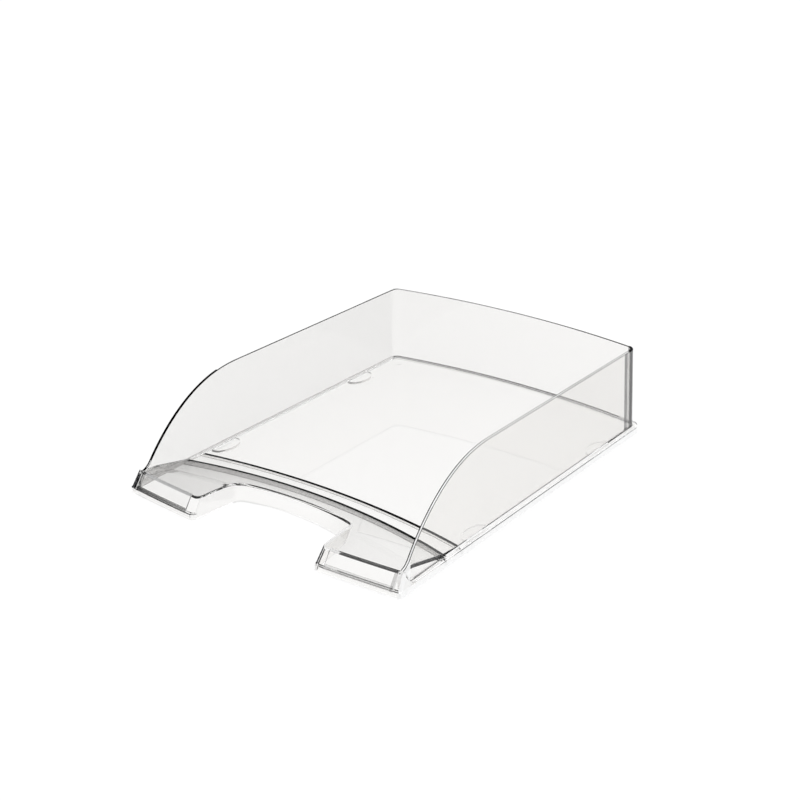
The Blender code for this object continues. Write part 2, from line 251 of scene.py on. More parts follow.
def wall_front_curve(n):
    start = math.asin(((CURVE_FOOT_Z - CURVE_Z0) / (HEIGHT - CURVE_Z0)) ** (CURVE_M / 2))
    swept = []
    for k in range(n + 1):
        t = start + (math.pi / 2 - start) * k / n
        y = CURVE_Y1 - (CURVE_Y1 - CURVE_Y0) * math.cos(t) ** (2 / CURVE_N)
        z = CURVE_Z0 + (HEIGHT - CURVE_Z0) * math.sin(t) ** (2 / CURVE_M)
        swept.append((y, z))
    swept[-1] = (CURVE_Y1, HEIGHT)
    p0 = np.array(swept[0])
    p1 = np.array((p0[0] - 3.9, FOOT_TOP + 0.1))
    p2 = np.array((WALL_FRONT_Y - 0.5, FOOT_TOP - 0.2))
    foot = []
    for k in range(14):
        t = k / 14
        foot.append(tuple((1 - t) ** 2 * p2 + 2 * t * (1 - t) * p1 + t * t * p0))
    return foot + swept


# ---- meshes --------------------------------------------------------------------------------------


def make_object(name, points, faces, helper=False):
    """An object in millimetres; to_metres brings a finished one to the frame's scale."""
    mesh = bpy.data.meshes.new(name)
    mesh.from_pydata([(x, y - Y_CENTRE, z) for x, y, z in points], [], faces)
    mesh.validate()
    bm = bmesh.new()
    bm.from_mesh(mesh)
    bmesh.ops.recalc_face_normals(bm, faces=bm.faces)
    bm.to_mesh(mesh)
    bm.free()
    obj = bpy.data.objects.new(name, mesh)
    bpy.context.scene.collection.objects.link(obj)
    if helper:
        obj.hide_render = True
        obj.display_type = "WIRE"
    return obj


def to_metres(obj):
    obj.data.transform(Matrix.Scale(MM, 4))
    obj.data.update()


def loft(levels):
    points, faces = [], []
    n = len(levels[0][1])
    for z, outline in levels:
        points += [(x, y, z) for x, y in outline]
    for k in range(len(levels) - 1):
        for i in range(n):
            j = (i + 1) % n
            faces.append((k * n + i, k * n + j, (k + 1) * n + j, (k + 1) * n + i))
    faces.append(tuple(range(n))[::-1])
    top = (len(levels) - 1) * n
    faces.append(tuple(range(top, top + n)))
    return points, faces


def height_solid(xs, rows, height, z_flat, shift=0.0):
    points, faces = [], []
    ny = len(rows(xs[0]))
    for x in xs:
        for y in rows(x):
            points.append((x, y, height(x, y) + shift))
    top = len(points)
    for x in xs:
        for y in rows(x):
            points.append((x, y, z_flat))
    nx = len(xs)
    for i in range(nx - 1):
        for j in range(ny - 1):
            a, b, c, d = i * ny + j, (i + 1) * ny + j, (i + 1) * ny + j + 1, i * ny + j + 1
            faces.append((a, b, c, d))
            faces.append((top + a, top + d, top + c, top + b))
    for i in range(nx - 1):
        for j in (0, ny - 1):
            a, b = i * ny + j, (i + 1) * ny + j
            faces.append((a, b, top + b, top + a))
    for j in range(ny - 1):
        for i in (0, nx - 1):
            a, b = i * ny + j, i * ny + j + 1
            faces.append((a, b, top + b, top + a))
    return points, faces


def prism_x(profile, x0, x1):
    n = len(profile)
    points = [(x0, y, z) for y, z in profile] + [(x1, y, z) for y, z in profile]
    faces = [tuple(range(n)), tuple(range(2 * n - 1, n - 1, -1))]
    for i in range(n):
        j = (i + 1) % n
        faces.append((i, j, n + j, n + i))
    return points, faces


def tube(rings):
    """A closed solid through rings of equal length, capped at both ends."""
    k = len(rings[0])
    points = [p for ring in rings for p in ring]
    faces = [tuple(range(k))[::-1], tuple(range(len(points) - k, len(points)))]
    for i in range(len(rings) - 1):
        for j in range(k):
            m = (j + 1) % k
            faces.append((i * k + j, i * k + m, (i + 1) * k + m, (i + 1) * k + j))
    return points, faces


def bent_strip(x0, x1, front_y, back_y, z0, z1, slant, n=17, split=None):
    corners = [(front_y, z0), (back_y, z0), (back_y, z1), (front_y, z1)]
    if split is not None:
        corners.insert(2, (back_y, split))
    rings = []
    for x in np.linspace(x0, x1, n):
        rings.append([(x, FRONT_BOW * x * x + depth + slant * z, z) for depth, z in corners])
    return tube(rings)


def cross_rib(which, z0, z1, half, n=49):
    rings = []
    r = 0.35
    for x in np.linspace(-half, half, n):
        y, t = ridge(x, which), RIB_THICK / 2
        rings.append(
            [(x, y + dy, z) for dy, z in ((-t + r, z0), (t - r, z0), (t, z0 + r), (t, z1), (-t, z1), (-t, z0 + r))]
        )
    return tube(rings)


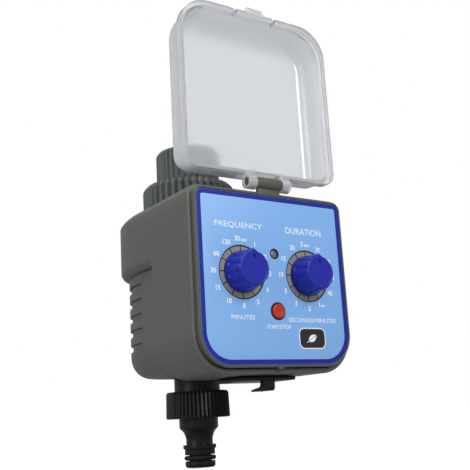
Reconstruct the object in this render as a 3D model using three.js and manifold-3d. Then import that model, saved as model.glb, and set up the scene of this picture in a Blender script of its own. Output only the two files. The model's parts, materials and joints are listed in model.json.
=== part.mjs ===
// Drip irrigation timer for a garden tap, with a ball valve, two setting dials and a flip-up lid.
// Millimetres, +Z up. The front of the case faces -Y and +X is to its right.
// Every piece is drawn in "case coordinates": x = 0 on the middle plane, y = 0 on the front of the
// face label and growing towards the back, z = 0 on the label's bottom edge. The exported group then
// moves everything so that the centre of the inlet mouth, where the tap enters, is the origin.

import * as THREE from 'three';
import { mergeVertices } from 'three/addons/utils/BufferGeometryUtils.js';
import Module from 'manifold-3d';

const wasm = await Module();
wasm.setup();

// ---------------------------------------------------------------- driving dimensions
const GAP = 0.3;                 // running and assembly clearance between neighbours
const WALL = 2.4;                // moulded wall of the case

const LABEL = { half: 42.7, low: 0, high: 81.6, rLow: 15, rHigh: 3.5, thick: 0.5 };
const RIM = 1.3;                 // the bezel's rim stands this far outside the label
const EDGE = 3.1;                // the case stands this far outside the label
const CASE = { front: 3, low: -4.2, high: 84.5, backCentre: 60, fullness: 2.3 };

const COLUMN_Y = 78.1;           // the water column: inlet, ball and outlet share this axis
const INLET_TOP = 128.2;
const OUTLET_END = -47.6;

const GRIP = { front: 39.4, top: 52, inset: 4, grooves: 5, first: 47, pitch: 7.6, tall: 3.6, bite: 1.15 };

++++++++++

## SET PROBLEM
Each record above should be repeated exactly as it appears.

## FULL SOLUTION
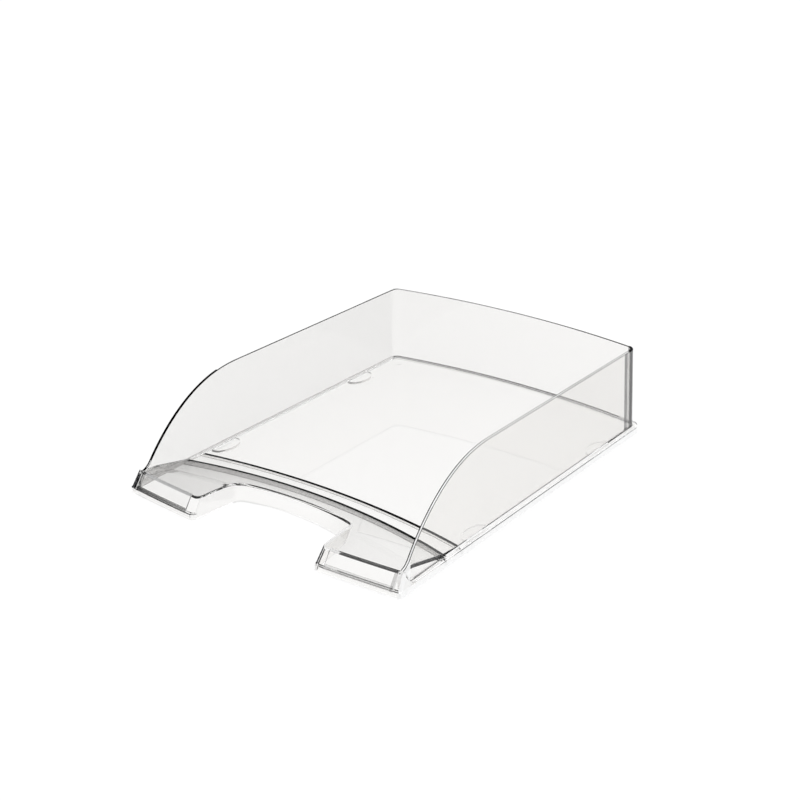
The Blender code for this object continues. Write part 2, from line 251 of scene.py on. More parts follow.
def wall_front_curve(n):
    start = math.asin(((CURVE_FOOT_Z - CURVE_Z0) / (HEIGHT - CURVE_Z0)) ** (CURVE_M / 2))
    swept = []
    for k in range(n + 1):
        t = start + (math.pi / 2 - start) * k / n
        y = CURVE_Y1 - (CURVE_Y1 - CURVE_Y0) * math.cos(t) ** (2 / CURVE_N)
        z = CURVE_Z0 + (HEIGHT - CURVE_Z0) * math.sin(t) ** (2 / CURVE_M)
        swept.append((y, z))
    swept[-1] = (CURVE_Y1, HEIGHT)
    p0 = np.array(swept[0])
    p1 = np.array((p0[0] - 3.9, FOOT_TOP + 0.1))
    p2 = np.array((WALL_FRONT_Y - 0.5, FOOT_TOP - 0.2))
    foot = []
    for k in range(14):
        t = k / 14
        foot.append(tuple((1 - t) ** 2 * p2 + 2 * t * (1 - t) * p1 + t * t * p0))
    return foot + swept


# ---- meshes --------------------------------------------------------------------------------------


def make_object(name, points, faces, helper=False):
    """An object in millimetres; to_metres brings a finished one to the frame's scale."""
    mesh = bpy.data.meshes.new(name)
    mesh.from_pydata([(x, y - Y_CENTRE, z) for x, y, z in points], [], faces)
    mesh.validate()
    bm = bmesh.new()
    bm.from_mesh(mesh)
    bmesh.ops.recalc_face_normals(bm, faces=bm.faces)
    bm.to_mesh(mesh)
    bm.free()
    obj = bpy.data.objects.new(name, mesh)
    bpy.context.scene.collection.objects.link(obj)
    if helper:
        obj.hide_render = True
        obj.display_type = "WIRE"
    return obj


def to_metres(obj):
    obj.data.transform(Matrix.Scale(MM, 4))
    obj.data.update()


def loft(levels):
    points, faces = [], []
    n = len(levels[0][1])
    for z, outline in levels:
        points += [(x, y, z) for x, y in outline]
    for k in range(len(levels) - 1):
        for i in range(n):
            j = (i + 1) % n
            faces.append((k * n + i, k * n + j, (k + 1) * n + j, (k + 1) * n + i))
    faces.append(tuple(range(n))[::-1])
    top = (len(levels) - 1) * n
    faces.append(tuple(range(top, top + n)))
    return points, faces


def height_solid(xs, rows, height, z_flat, shift=0.0):
    points, faces = [], []
    ny = len(rows(xs[0]))
    for x in xs:
        for y in rows(x):
            points.append((x, y, height(x, y) + shift))
    top = len(points)
    for x in xs:
        for y in rows(x):
            points.append((x, y, z_flat))
    nx = len(xs)
    for i in range(nx - 1):
        for j in range(ny - 1):
            a, b, c, d = i * ny + j, (i + 1) * ny + j, (i + 1) * ny + j + 1, i * ny + j + 1
            faces.append((a, b, c, d))
            faces.append((top + a, top + d, top + c, top + b))
    for i in range(nx - 1):
        for j in (0, ny - 1):
            a, b = i * ny + j, (i + 1) * ny + j
            faces.append((a, b, top + b, top + a))
    for j in range(ny - 1):
        for i in (0, nx - 1):
            a, b = i * ny + j, i * ny + j + 1
            faces.append((a, b, top + b, top + a))
    return points, faces


def prism_x(profile, x0, x1):
    n = len(profile)
    points = [(x0, y, z) for y, z in profile] + [(x1, y, z) for y, z in profile]
    faces = [tuple(range(n)), tuple(range(2 * n - 1, n - 1, -1))]
    for i in range(n):
        j = (i + 1) % n
        faces.append((i, j, n + j, n + i))
    return points, faces


def tube(rings):
    """A closed solid through rings of equal length, capped at both ends."""
    k = len(rings[0])
    points = [p for ring in rings for p in ring]
    faces = [tuple(range(k))[::-1], tuple(range(len(points) - k, len(points)))]
    for i in range(len(rings) - 1):
        for j in range(k):
            m = (j + 1) % k
            faces.append((i * k + j, i * k + m, (i + 1) * k + m, (i + 1) * k + j))
    return points, faces


def bent_strip(x0, x1, front_y, back_y, z0, z1, slant, n=17, split=None):
    corners = [(front_y, z0), (back_y, z0), (back_y, z1), (front_y, z1)]
    if split is not None:
        corners.insert(2, (back_y, split))
    rings = []
    for x in np.linspace(x0, x1, n):
        rings.append([(x, FRONT_BOW * x * x + depth + slant * z, z) for depth, z in corners])
    return tube(rings)


def cross_rib(which, z0, z1, half, n=49):
    rings = []
    r = 0.35
    for x in np.linspace(-half, half, n):
        y, t = ridge(x, which), RIB_THICK / 2
        rings.append(
            [(x, y + dy, z) for dy, z in ((-t + r, z0), (t - r, z0), (t, z0 + r), (t, z1), (-t, z1), (-t, z0 + r))]
        )
    return tube(rings)


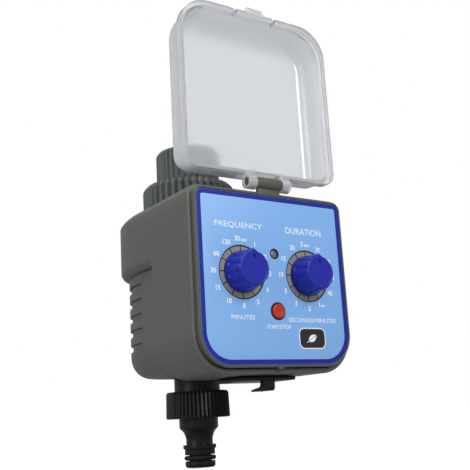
Reconstruct the object in this render as a 3D model using three.js and manifold-3d. Then import that model, saved as model.glb, and set up the scene of this picture in a Blender script of its own. Output only the two files. The model's parts, materials and joints are listed in model.json.
=== part.mjs ===
// Drip irrigation timer for a garden tap, with a ball valve, two setting dials and a flip-up lid.
// Millimetres, +Z up. The front of the case faces -Y and +X is to its right.
// Every piece is drawn in "case coordinates": x = 0 on the middle plane, y = 0 on the front of the
// face label and growing towards the back, z = 0 on the label's bottom edge. The exported group then
// moves everything so that the centre of the inlet mouth, where the tap enters, is the origin.

import * as THREE from 'three';
import { mergeVertices } from 'three/addons/utils/BufferGeometryUtils.js';
import Module from 'manifold-3d';

const wasm = await Module();
wasm.setup();

// ---------------------------------------------------------------- driving dimensions
const GAP = 0.3;                 // running and assembly clearance between neighbours
const WALL = 2.4;                // moulded wall of the case

const LABEL = { half: 42.7, low: 0, high: 81.6, rLow: 15, rHigh: 3.5, thick: 0.5 };
const RIM = 1.3;                 // the bezel's rim stands this far outside the label
const EDGE = 3.1;                // the case stands this far outside the label
const CASE = { front: 3, low: -4.2, high: 84.5, backCentre: 60, fullness: 2.3 };

const COLUMN_Y = 78.1;           // the water column: inlet, ball and outlet share this axis
const INLET_TOP = 128.2;
const OUTLET_END = -47.6;

const GRIP = { front: 39.4, top: 52, inset: 4, grooves: 5, first: 47, pitch: 7.6, tall: 3.6, bite: 1.15 };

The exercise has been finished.